Even so, Edwards believes the tariffs could ultimately help Limoneira.
Currently, he said, there is no tariff on avocados from Mexico, which supplies the U.S. with nearly 90% of avocado imports.
“But most likely any threat of tariffs would increase the price of avocados that people buy in the U.S.,” Edwards said.
“Which fundamentally and ultimately will be a good thing for us as the biggest producer of avocados in the country,” he said.
Port of Hueneme officials don’t anticipate an immediate, short-term reduction in auto imports due to Trump’s 25% tariffs on passenger vehicles.
The port and their automotive manufacturing customers in Japan, South Korea, Germany, and the UK are taking a wait-and-see attitude toward the tariffs, Kristin Decas, the port’s CEO and director, told the Business Times April 4.
Trump announced those tariffs March 26.
“A 25% tariff on the auto industry caught us off guard,” Decas said.
“It’s happened very fast and so we’re still taking some time to unpack it all and digest it,” she said.
But, she noted, in talking to the port’s auto industry customers, “all of them are really aligned in their thinking that it’s not appropriate to shift any production levels at this time.
“They feel that there are more negotiations to be had and that perhaps these tariffs are not going to be permanent,” Decas said.
And thus, “they’re not going to do anything hyper-reactive in their supply chain,” she said.
Instead, they’re going to continue production levels as forecasted, Decas said.
“And they plan to bring those volumes here through the Port of Hueneme,” she said.
Peter Zierhut, vice president, outside operations of Oxnard-based Haas Automation, said that the machine tool company projects that in the next 12 months, it could pay more in duties than it has in the past 10 years.
It imports parts from China, Japan, Korea, Taiwan, India, Europe, Canada, Mexico and elsewhere, he said.
The cost of those imports could increase significantly in some cases, Zierhut said.
“It’s going to probably be almost all of the sources we use for import,” he said.
Jim Dantona, president/CEO of the San Luis Obispo Chamber of Commerce, said that like Haas, precision manufacturing engineering businesses in that area also import parts from throughout the world.
“It’s going to hurt every business at least for a while,” he said. “It’s just a question of for how much and how long.”
Hopefully, he said, “it doesn’t cause supply chain problems and do real long-term damage to the economy as we get into trade wars maybe with everyone.”
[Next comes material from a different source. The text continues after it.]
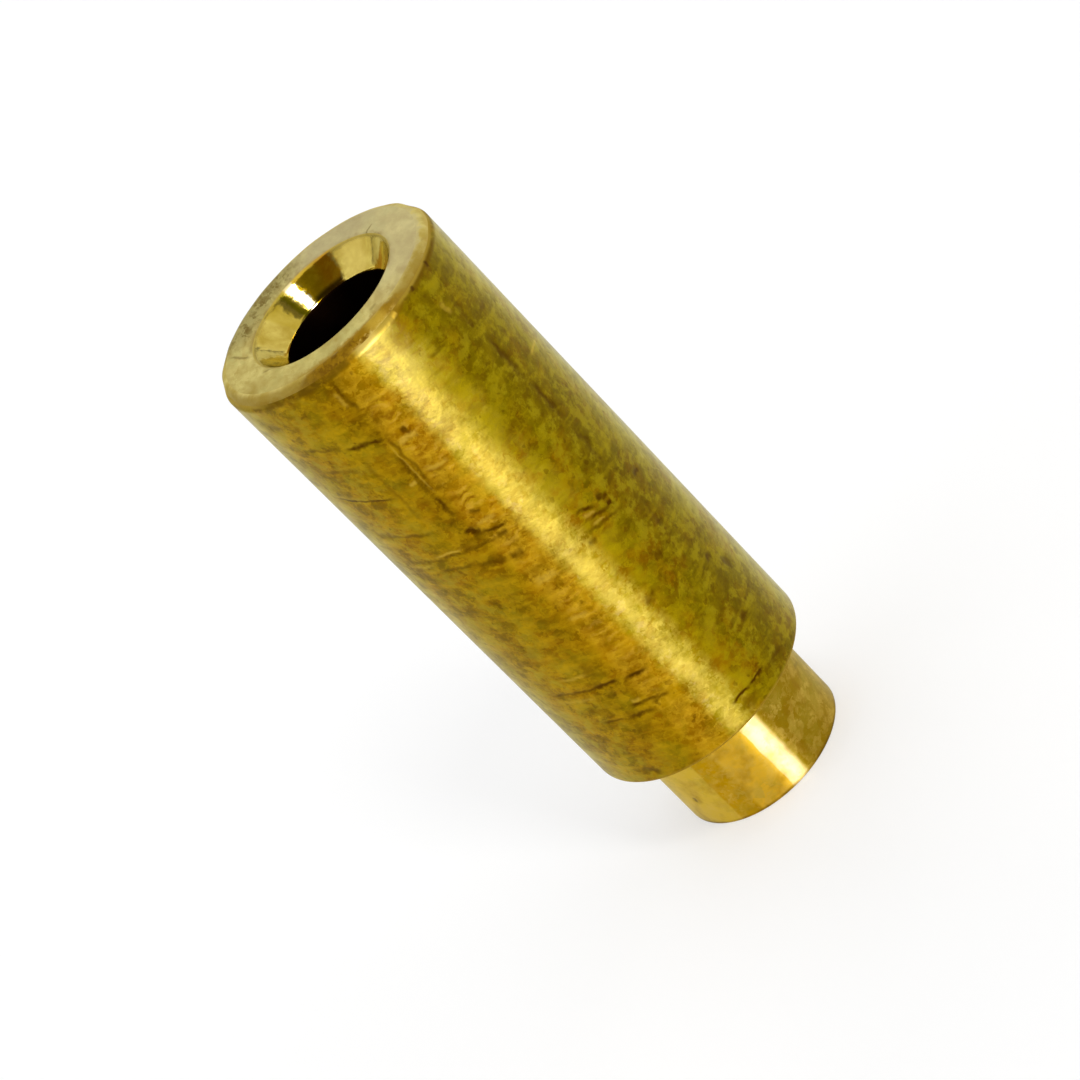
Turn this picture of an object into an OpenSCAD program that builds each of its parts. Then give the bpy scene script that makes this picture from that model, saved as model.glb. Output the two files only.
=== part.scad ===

Tri-county biotech companies, including those in the Conejo Valley’s life sciences hub, could also be impacted by the tariffs.
Westlake Village attorney Brent Reinke, founder and chair of life sciences support group BioScience Alliance, noted that the biotech firms import from China a fairly high percentage of chemicals used in the drug development process.
“I don’t know how quickly this is going to trickle down to start affecting actual costs of things on the consumer side of it, but certainly it’s going to affect costs of things to the companies that are developing and producing drugs,” Reinke said.
Bowman said regional exporters should be concerned too.
“How are reciprocal tariffs going to affect your export sales?” he said.
“You have to build that in,” Bowman said. “In other words, working closely with your overseas distributors, your overseas relationships, and understanding how that’s going to affect your forecasting.”
He said that as tariffs increase, so too will the cost of surety bonds importers must post with customs officials.
In an April 2 statement, Michelle Korsmo, president and CEO of the National Restaurant Association, warned of the negative impacts of Trump’s tariffs on the dining industry.
“Applying new tariffs at this scale will create change and disruption that restaurant operators will have to navigate to keep their restaurants open,” she said.
The biggest concerns for restaurant operators—from community restaurants to national brands—are that tariffs will hike food and packaging costs and add uncertainty to managing availability while pushing prices up for consumers, she said.
Korsmo said her group plans to ask the White House to exempt food and beverages from the tariffs.
Los Angeles-based Beacon Economics, a research and consulting firm, said that California’s merchandise export trade was nominally valued at $14.8 billion in February, a robust 7.3% gain over the $13.8 billion recorded in February 2024.
“This may be the last bit of positive trade news we will be reporting for quite a while,” Jock O’Connell, Beacon’s international trade advisor, said in a press release.
“There can be no doubt that President Trump’s new tariffs will severely limit the ability of California businesses to sell their products abroad,” he said.